When you rely on data to drive and guide business decisions, as well as predict market trends, just gathering and analyzing what you find isn’t enough — you need to ensure it’s relevant and valuable.
The challenge, however, is that so many variables can influence business data: market conditions, economic disruption, even the weather! As such, it’s essential you know which variables are affecting your data and forecasts, and what data you can discard.
And one of the most effective ways to determine data value and monitor trends (and the relationships between them) is to use regression analysis, a set of statistical methods used for the estimation of relationships between dependent variables and independent variables.
In this guide, we’ll cover the fundamentals of regression analysis, from what it is and how it works to its benefits and practical applications.
What is regression analysis?
Regression analysis is a statistical method of analyzing different factors, and understanding which can influence an objective (e.g. the success of a product launch, business growth, a new marketing campaign), and which factors can be ignored.
It can also help leaders understand how given variables impact each other, including external factors, and the results. For example, when forecasting financial performance, regression analysis can determine how changes in certain drivers within the business can influence revenue or expenses in the future. You might find that there’s a high correlation between the number of marketers employed by the company, the leads generated, and the opportunities closed. Yet when leads increase but the number of marketers employed stays constant, it no longer impacts opportunities closed. However, as the number of marketers increases, it both increases leads and opportunities closed.
Regression models enable you to determine which data points to focus on to bring about a specific result. For example, hiring more marketers rather than increasing leads generated per marketer.
How does regression analysis work?
Regression analysis starts with variables that are categorized into two types: independent and dependent variables. Your selection depends on the outcomes you’re analyzing.
1. Dependent variables
This is the main variable that you want to analyze and predict. For example, operational (O) data such as your quarterly or annual sales. On the other hand, you could look at experience (X) data such as your net promoter score (NPS) or customer satisfaction score (CSAT).
Dependent variables are also called response variables, outcome variables, or left-hand-side variables (they appear on the left-hand side of a regression equation.
As for identifying dependent variables, there are three easy ways to do so:
First, is the variable measured as an outcome of the study? Second, is the variable dependent on another in the study? And finally, do you measure the variable only after other variables are altered?
2. Independent variables
Independent variables are the factors that could affect your dependent variables. For example, a price rise in the second quarter.
You can identify independent variables with the following list of questions:
First, is the variable manipulated, controlled, or used as a subject grouping method by the researcher? Second, does this variable come after the other variable in time? Finally, are you trying to understand whether or how this variable affects another?

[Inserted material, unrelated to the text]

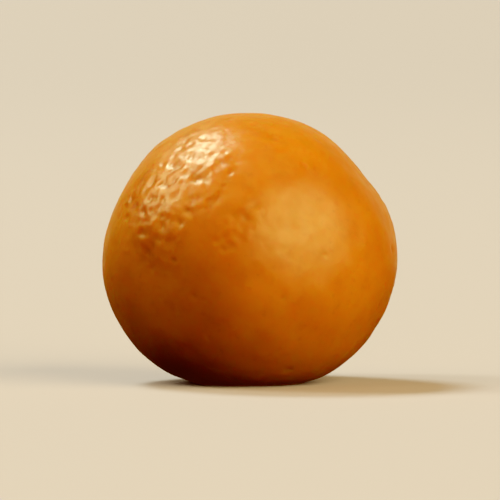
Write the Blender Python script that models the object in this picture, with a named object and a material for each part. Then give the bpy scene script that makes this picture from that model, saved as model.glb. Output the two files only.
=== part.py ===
"""A peda: one milk sweet of soft caramel dough, rolled into a ball between the palms.

Metres, +Z up. The origin is the middle of the flat spot underneath, and the shown side faces -Y.
Directions on the ball are an azimuth from +X towards +Y and an elevation above the horizon, in degrees.
"""

import math

import bmesh
import bpy
from mathutils import Vector, noise

NAME = "peda"

# Size of the finished sweet
WIDTH = 0.0380
DEPTH = 0.0373
HEIGHT = 0.0346

# The ball as it leaves the palms, before it is pressed and slumps
BALL_RADIUS = 0.0190
SUBDIVISIONS = 5

# What it stands on: the dough gives softly all round the spot that is truly flat
SLUMP_DEPTH = 0.0013
SLUMP_SOFTNESS = 0.0010
SPOT_HEIGHT = 0.00040
SPOT_SNAP = 0.00012

# Flats left by the palms: azimuth, elevation, depth of the flat, softness of its rim
PALM_FLATS = {
    "right shoulder": (-4.0, 37.0, 0.00020, 0.0012),
    "left shoulder": (172.0, 24.0, 0.00010, 0.0012),
    "right front": (-63.0, 9.0, 0.00015, 0.0009),
    "left front": (-126.0, -12.0, 0.00010, 0.0009),
    "back": (84.0, 14.0, 0.00030, 0.0012),
    "back left": (138.0, -22.0, 0.00020, 0.0013),
    "back right": (38.0, -10.0, 0.00015, 0.0013),
}

# Shallow dips left by fingertips: azimuth, elevation, radius, depth
FINGER_DIPS = {
    "left hollow": (-133.0, -2.0, 0.0036, 0.00022),
    "upper back": (118.0, 48.0, 0.0044, 0.00020),
    "lower right": (-18.0, -28.0, 0.0050, 0.00016),
    "side": (62.0, -34.0, 0.0040, 0.00022),
}

# Gentle unevenness of hand-rolled dough: size of the swell, height of the swell
SWELLS = ((0.0095, 0.00012), (0.0052, 0.00005))

COLOUR = (0.56, 0.22, 0.02, 1.0)
ROUGHNESS = 0.42


def direction(azimuth, elevation):
    """Unit vector towards a place on the ball."""
    flat = math.cos(math.radians(elevation))
    return Vector(
        (
            flat * math.cos(math.radians(azimuth)),
            flat * math.sin(math.radians(azimuth)),
            math.sin(math.radians(elevation)),
        )
    )


def soft_excess(height, softness):
    """How far height stands above zero, rounded off near zero over about the softness."""
    return softness * math.log1p(math.exp(height / softness))


def press(points, towards, depth, softness):
    """Flatten the side that faces towards, as a palm does, with a rounded rim."""
    level = max(point.dot(towards) for point in points) - depth
    for point in points:
        point -= towards * soft_excess(point.dot(towards) - level, softness)


def dip(points, towards, radius, depth):
    """Sink a round, shallow hollow that fades out at its rim."""
    centre = towards * max(point.dot(towards) for point in points)
    for point in points:
        fade = math.exp(-((point - centre).length / radius) ** 2)
        point -= towards * depth * fade


def swell(points, size, height):
    """Raise and lower the skin by slow, smooth noise."""
    for point in points:
        point += point.normalized() * height * noise.noise(point / size)


def corners(points):
    """Lowest and highest corner of the box round the points."""
    low = Vector(min(point[axis] for point in points) for axis in range(3))
    high = Vector(max(point[axis] for point in points) for axis in range(3))
    return low, high


def fit_to_size(points, height):
    """Scale the points to the finished width and depth and to this height, standing on z = 0."""
    low, high = corners(points)
    middle = (low + high) / 2.0
    size = high - low
    for point in points:
        point.x = (point.x - middle.x) * WIDTH / size.x
        point.y = (point.y - middle.y) * DEPTH / size.y
        point.z = (point.z - low.z) * height / size.z


def cut_spot(mesh):
    """Cut the flat spot that the sweet stands on and close it with one face."""
    bmesh.ops.bisect_plane(
        mesh,
        geom=mesh.verts[:] + mesh.edges[:] + mesh.faces[:],
        dist=SPOT_SNAP,
        plane_co=(0.0, 0.0, SPOT_HEIGHT),
        plane_no=(0.0, 0.0, -1.0),
        clear_outer=True,
    )
    rim = [edge for edge in mesh.edges if edge.is_boundary]
    bmesh.ops.holes_fill(mesh, edges=rim)
    for vertex in mesh.verts:
        vertex.co.z -= SPOT_HEIGHT
        if abs(vertex.co.z) < SPOT_SNAP:
            vertex.co.z = 0.0


def shape_sweet():
    """The whole sweet as one closed mesh."""
    mesh = bmesh.new()
    bmesh.ops.create_icosphere(mesh, subdivisions=SUBDIVISIONS, radius=BALL_RADIUS)
    points = [vertex.co for vertex in mesh.verts]
    for azimuth, elevation, depth, softness in PALM_FLATS.values():
        press(points, direction(azimuth, elevation), depth, softness)
    for azimuth, elevation, radius, depth in FINGER_DIPS.values():
        dip(points, direction(azimuth, elevation), radius, depth)
    for size, height in SWELLS:
        swell(points, size, height)
    press(points, direction(0.0, -90.0), SLUMP_DEPTH, SLUMP_SOFTNESS)
    fit_to_size(points, HEIGHT + SPOT_HEIGHT)
    cut_spot(mesh)
    bmesh.ops.recalc_face_normals(mesh, faces=mesh.faces[:])
    return mesh


def caramel():
    """Satin caramel skin."""
    material = bpy.data.materials.new("caramel_skin")
    material.use_nodes = True
    shader = material.node_tree.nodes["Principled BSDF"]
    shader.inputs["Base Color"].default_value = COLOUR
    shader.inputs["Roughness"].default_value = ROUGHNESS
    shader.inputs["Metallic"].default_value = 0.0
    return material


def build():
    """Make the sweet in a collection of its own."""
    for old in list(bpy.data.objects):
        bpy.data.objects.remove(old)
    collection = bpy.data.collections.new(NAME)
    bpy.context.scene.collection.children.link(collection)
    data = bpy.data.meshes.new(NAME)
    mesh = shape_sweet()
    mesh.to_mesh(data)
    mesh.free()
    data.materials.append(caramel())
    data.shade_smooth()
    collection.objects.link(bpy.data.objects.new(NAME, data))


build()
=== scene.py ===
"""Looks of one peda: the pebbled caramel skin of a hand-rolled milk sweet, on a plain pale floor.

Metres, +Z up. The skin is a fine mesh wrapped on the solid of the frame. Directions on the ball are an
azimuth from +X towards +Y and an elevation above the horizon, in degrees. The shown side faces -Y, which is
azimuth -90.
"""

import math
import random

import bmesh
import bpy
import numpy as np
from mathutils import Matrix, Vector, noise
from mathutils.bvhtree import BVHTree
from mathutils.kdtree import KDTree


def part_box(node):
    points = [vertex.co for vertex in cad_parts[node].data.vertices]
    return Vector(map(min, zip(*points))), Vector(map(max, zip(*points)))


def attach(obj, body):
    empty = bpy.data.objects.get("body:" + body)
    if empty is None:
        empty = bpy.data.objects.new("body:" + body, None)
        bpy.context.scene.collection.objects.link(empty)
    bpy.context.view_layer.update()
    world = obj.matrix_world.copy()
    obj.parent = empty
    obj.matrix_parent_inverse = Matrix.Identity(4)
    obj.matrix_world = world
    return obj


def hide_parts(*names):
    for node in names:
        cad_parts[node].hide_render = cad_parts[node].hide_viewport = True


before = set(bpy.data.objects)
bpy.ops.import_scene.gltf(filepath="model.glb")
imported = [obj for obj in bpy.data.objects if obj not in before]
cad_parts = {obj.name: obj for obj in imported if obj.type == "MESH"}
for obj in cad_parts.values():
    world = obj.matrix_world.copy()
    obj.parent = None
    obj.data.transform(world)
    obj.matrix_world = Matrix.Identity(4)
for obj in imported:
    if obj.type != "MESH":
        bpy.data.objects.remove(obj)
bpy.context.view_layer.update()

NODE = "peda"
MM = 0.001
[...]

Independent variables are often referred to differently in regression depending on the purpose of the analysis, some other descriptors include:
Explanatory variables are those which explain an event or an outcome in your study. For example, explaining why your sales dropped or increased.
Predictor variables are used to predict the value of the dependent variable. For example, predicting how much sales will increase when new product features are rolled out.
These are variables in the regression equation that can be manipulated or changed directly by researchers to assess the impact. For example, assessing how different product pricing ($10 vs $15 vs $20) will impact the likelihood to purchase.
Subject variables are variables that you can’t change directly, but vary across the sample. For example, age, gender, or income of consumers.
Unlike experimental variables, you can’t randomly assign or change subject variables, but you can design your regression analysis to determine the different outcomes of groups of participants with the same characteristics. For example, ‘how do price rises impact sales based on income?’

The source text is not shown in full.